Acho que a coisa aconteceu de um jeito muito louco, né? Lembro quando, lá no O Homem que Copiava, como vibrava quando pegava mais que uma diária pra fazer! Ou oito diárias, falava “nossa! Oito diárias!”! Hoje o que mais acontece é mandarem roteiro pra mim e eu falar “poxa, não vou fazer, não gostei do personagem”. Porque não é mais a diária que me atrai, e sim os trabalhos, os personagens. Acho que isso foi uma coisa que conquistei, sacou? E naquela época eu precisava de personagens assim, não pra ser o protagonista, mas pra poder viver mais o cinema, pra tá ali, porque amo isso aqui. Quando o Beto Brant me deu o Cão Sem Dono (2007), fui morar no apartamento do filme, comprei um cachorro, dormia com ele na cama, porque o cara me deu tudo que eu queria!
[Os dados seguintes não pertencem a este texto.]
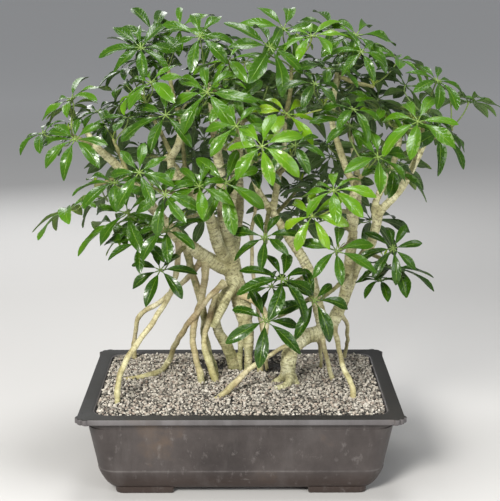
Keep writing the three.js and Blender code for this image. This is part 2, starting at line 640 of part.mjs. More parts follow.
addPiece('pot', potSolid(), materials.pot);
addPiece('drain_mesh_left', drainMeshSolid(-1), materials.mesh);
addPiece('drain_mesh_right', drainMeshSolid(1), materials.mesh);
const wood = woodSolids();
addPiece('gravel', gravelSolid(wood.guard), materials.gravel);
for (const [name, solid] of Object.entries(wood.solids)) {
  addPiece(name, solid, name.startsWith('root') ? materials.root : materials.bark);
}
addSprays(wood.guard);

// The origin goes under the middle of the whole tree, at the level that the feet stand on.
const whole = new THREE.Box3().setFromObject(bonsai);
const middle = whole.getCenter(new THREE.Vector3());
bonsai.position.set(-middle.x, -middle.y, -whole.min.z);

export default bonsai;
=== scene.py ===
# Umbrella tree bonsai: two ringed trunks on aerial roots, a leafy crown, grit and a plastic training pot.
import math
import random

import bmesh
import bpy
import numpy as np
from mathutils import Matrix, Vector, noise


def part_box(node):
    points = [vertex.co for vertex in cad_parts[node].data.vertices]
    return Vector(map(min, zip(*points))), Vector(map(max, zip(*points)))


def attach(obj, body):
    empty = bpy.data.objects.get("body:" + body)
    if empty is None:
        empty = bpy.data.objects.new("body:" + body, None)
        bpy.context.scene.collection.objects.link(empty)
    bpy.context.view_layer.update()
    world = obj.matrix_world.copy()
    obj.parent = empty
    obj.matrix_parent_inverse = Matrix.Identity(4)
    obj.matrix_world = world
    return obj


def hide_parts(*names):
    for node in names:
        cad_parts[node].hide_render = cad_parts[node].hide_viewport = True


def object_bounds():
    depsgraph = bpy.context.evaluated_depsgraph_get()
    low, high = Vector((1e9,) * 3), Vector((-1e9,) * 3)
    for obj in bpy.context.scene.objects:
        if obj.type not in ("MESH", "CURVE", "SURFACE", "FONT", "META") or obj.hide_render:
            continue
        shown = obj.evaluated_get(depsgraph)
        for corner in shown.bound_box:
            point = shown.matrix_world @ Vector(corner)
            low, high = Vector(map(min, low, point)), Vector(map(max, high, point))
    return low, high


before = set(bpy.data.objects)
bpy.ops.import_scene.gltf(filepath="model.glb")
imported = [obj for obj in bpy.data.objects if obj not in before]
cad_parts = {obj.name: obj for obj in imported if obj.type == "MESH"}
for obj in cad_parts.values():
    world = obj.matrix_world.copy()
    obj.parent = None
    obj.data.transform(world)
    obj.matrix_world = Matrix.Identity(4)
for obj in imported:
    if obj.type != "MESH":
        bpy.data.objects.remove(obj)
cadLow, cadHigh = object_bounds()

potLow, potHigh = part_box("pot")
potMiddle = Vector(((potLow.x + potHigh.x) / 2, (potLow.y + potHigh.y) / 2, 0))
potSize = potHigh - potLow
mm = 0.001
fullTurn = 2 * math.pi
dice = random.Random(11)
print("frame loaded, pot", [round(v, 3) for v in potSize])


def fromPot(x, y, z):  # millimetres from the middle of the pot's foot line
    return Vector((potMiddle.x + x * mm, potMiddle.y + y * mm, z * mm))


viewpoint = {"place": (3.4, -1625, 633), "pitch": 12.1, "turn": 0.3, "lens": 92.1}


def makeCamera():
    data = bpy.data.cameras.new("viewCamera")
    data.lens = viewpoint["lens"]
    data.sensor_width = 36
    camera = bpy.data.objects.new("viewCamera", data)
    camera.location = fromPot(*viewpoint["place"])
    pitch = math.radians(90 - viewpoint["pitch"])
    camera.rotation_euler = (pitch, 0, -math.radians(viewpoint["turn"]))
    bpy.context.scene.collection.objects.link(camera)
    bpy.context.scene.camera = camera


lamps = {
    "keyLamp": {"place": (-0.75, -1.75, 1.25), "size": 0.6, "power": 52, "colour": (1, 0.98, 0.94)},
    "fillLamp": {"place": (1.3, -1.5, 0.75), "size": 1.0, "power": 15, "colour": (0.96, 0.98, 1)},
    "topLamp": {"place": (0.1, -0.1, 2.1), "size": 0.8, "power": 24, "colour": (1, 1, 1)},
    "backLamp": {"place": (-0.6, 1.7, 1.2), "size": 1.2, "power": 12, "colour": (1, 1, 1)},
}


def makeLamps():
    aim = fromPot(0, 0, 300)
    for name, lamp in lamps.items():
        data = bpy.data.lights.new(name, "AREA")
        data.shape = "DISK"
        data.size = lamp["size"]
        data.energy = lamp["power"]
        data.color = lamp["colour"]
        holder = bpy.data.objects.new(name, data)
        holder.location = Vector(lamp["place"])
        holder.rotation_euler = (aim - holder.location).to_track_quat("-Z", "Y").to_euler()
        bpy.context.scene.collection.objects.link(holder)
    world = bpy.data.worlds.new("softRoom")
    world.use_nodes = True
    world.node_tree.nodes["Background"].inputs["Color"].default_value = (0.9, 0.92, 0.95, 1)
    world.node_tree.nodes["Background"].inputs["Strength"].default_value = 0.28
    bpy.context.scene.world = world
    bpy.context.scene.view_settings.view_transform = "Standard"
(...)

Desligava o telefone, tava perto da minha casa e nem ia lá. Foi assim durante dois meses e meio, nem pra pegar cueca, queria ficar ali, vivendo aquilo.
Sumiu o Júlio?
Sumi! Liguei pros meus amigos e disse: “sumi”! E foi uma puta experiência. E aí venho trazendo essa bagagem comigo, porque não fiz faculdade de cinema e nada. Meus mestres e professores são esses caras. Venho pegando um pouquinho de cada um e construindo e aprendendo. E hoje to aqui. Planto essa sementinha desde muito tempo, e agora que to colhendo, então agora é isso, é só colher. E continuar, seguir plantando.